Глаголы характеризованной речевой деятельности можно разделить на две группы. Первая обозначает произнесение с указанием артикуляционных особенностей речи говорящего: «Они бубнили матери: творится с ним что-то неладное, бормочет сам с собой, горячий, аж не притронуться» («Бучило»). Чаще передаются такими глаголами те особенности речи, которые негативно её характеризуют: невнятное произношение и под. Благодаря таким глаголам, читатель словно слышит речь героев, представляет себе её конкретное звучание. Функция глаголов в данном случае – в первую очередь живописательная. Для письменного текста, воспринимаемого посредством зрения, создание слухового образа очень важно: повествование становится более понятным, герой – более живым.
Вторая группа – глаголы, обозначающие произнесение речевого сообщения с одновременным выражением отношения к тому, о чём говорится, передачей эмоций, чувств героя. Это могут быть очень сильные чувства, вызванные неожиданностью происходящего, а могут быть эмоции неяркие, но значительные для образной и экспрессивной ткани произведения.
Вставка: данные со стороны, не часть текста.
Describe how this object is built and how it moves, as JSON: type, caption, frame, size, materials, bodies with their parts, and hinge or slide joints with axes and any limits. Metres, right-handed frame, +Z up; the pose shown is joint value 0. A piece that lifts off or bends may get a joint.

Глаголы говорения при передаче эмоций могут конкретизироваться и уточняться с помощью контекстуальных элементов, вступающих с глаголами в семантические и грамматические связи: «Остаётся лишь многозначительно гмыкнуть и замолчать» («Торф»).
Иногда два названных значения совмещаются, и одновременно проявляется и какая-то артикуляционная особенность речи, и выражаемые ею чувства: «Сам поднимай, – буркнул Колька» («Петька вернулся!»). Нередко такие глаголы делают неважным смысл речи, так как на первый план выдвигается именно её звучание – неясное, нечёткое, но наполненное чувством: «Нюрка что-то бурчала в ответ, а мне был безразличен их базар, дали бы ещё понежиться, не трогали бы – и спасибо» («Чёрная рубаха»). С помощью глаголов с семантикой неясной артикуляции может также выражаться неприязнь к герою, реплики которого характеризуются этими глаголами, неприязнь не только к звучанию его речи, но и к её смыслу: «Кастратею неколи хорошо не было… Ишь, разгунделся, страшшает» («Чёрная рубаха»).